The Gap That Matters More Than the Headline
- Oliver Nowak

- 2 hours ago
- 3 min read
There is a lot circulating online about Anthropic's recent labour market study, specifically the radar chart mapping theoretical vs observed AI coverage across job categories. My view is it puts a number on something I've been watching play out in organisations for the past couple of years. The number that should command attention isn't the 90%, it's the gap.
For management, legal, business and finance, computer and mathematics, theoretical coverage, the share of tasks that LLMs could already handle sits somewhere between 70 and 90%. Observed usage, what's actually happening on the ground, is running at 20 to 40%. That's not a rounding error; that's a structural gap, and it's been sitting there quietly while most of the public conversation has been focused on the capability ceiling.

The Wrong Framing Is Holding Organisations Back
The dominant narrative around AI and white-collar work has been one of threat: which roles are safe, which aren't? The chart does nothing to calm that anxiety; if anything, it amplifies it, particularly for the right-hand side of the radar, where the high-exposure sectors cluster. Legal, finance, management, the knowledge work that a generation of career advice told people was the safe bet.
But I push back on framing the gap as a delay before an inevitable outcome. That framing assumes the observed number is simply the theoretical number with a lag attached to it. I don't think that's right, and in my experience working with organisations trying to deploy AI tools, it misses what's actually going on.
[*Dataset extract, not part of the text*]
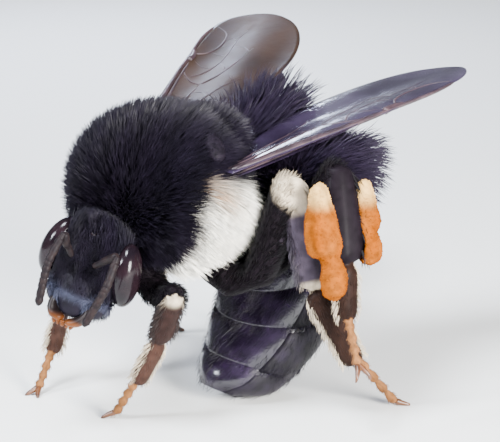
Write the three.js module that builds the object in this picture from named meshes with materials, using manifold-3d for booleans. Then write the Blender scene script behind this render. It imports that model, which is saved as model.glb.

The observed usage figure is low not primarily because organisations are moving cautiously through a queue of available capability. It's low because deploying AI at task level requires things that don't appear on a capability chart. It requires data quality. It requires workflow redesign. It requires trust, and trust requires governance, training, and enough positive early experience to outweigh the anxiety. It requires people to actually change how they work, which is arguably the hardest part of any technology programme and the part most consistently under-resourced.
I've sat in enough sessions where the AI feature is technically live and technically capable and technically available, and the adoption rate is still stubbornly low, to know that the capability ceiling and the practical deployment floor are very different ceilings and floors.
What the Left Side of the Chart Actually Tells Us
The finding that genuinely surprised me when I first looked at this chart isn't the exposure of knowledge work. That aligns with what anyone working in this space would have expected. It's the relative insulation of the physical trades like construction, ground maintenance, food and serving, that deserves more scrutiny than it tends to get.
The instinct is to read that as "manual labour is safe." But I'd read it differently. The theoretical coverage is low because the task composition of those roles is dominated by physical, spatial, and sensory work that current AI systems simply can't touch. That's a capability constraint, not an adoption one. When the constraint shifts, and it will shift, though I'd be wary of anyone who claims to know exactly when, the adoption gap problem won't apply in the same way, because the deployment path for physical automation is fundamentally different.
The point isn't that trades workers can relax. It's that the safety of those roles rests on a genuinely different foundation than the exposure of knowledge roles. And that matters for how organisations and individuals think about what comes next.
The Organisational Implication Most Leaders Are Missing
Here's what I find comes up most consistently when I'm working through AI strategy with clients: the question of capability is largely resolved. The models exist. The theoretical coverage is real. The harder questions, the ones that actually determine whether value gets extracted from an AI investment, are governance questions, change management questions, data quality questions, and leadership behaviour questions.
The gap in Anthropic's chart is, in effect, a measurement of how poorly most organisations have answered those questions so far. Not because they're slow or incompetent, but because the pace at which AI capability has moved has outrun most organisations' ability to build the surrounding infrastructure to deploy it safely and effectively at scale.
That infrastructure isn't glamorous. It doesn't make for a compelling conference presentation. But the organisations that will close that gap meaningfully in the next two to three years aren't the ones with the most sophisticated models. They're the ones that have quietly invested in the foundations: clear governance, strong change management, honest conversations with their workforce about what's changing and why, and enough real-world evidence from early use cases to build the trust that adoption depends on.
The 90% is a capability story. The 20 to 40% is an organisation story. And in my experience, the organisation story is almost always the harder one to resolve.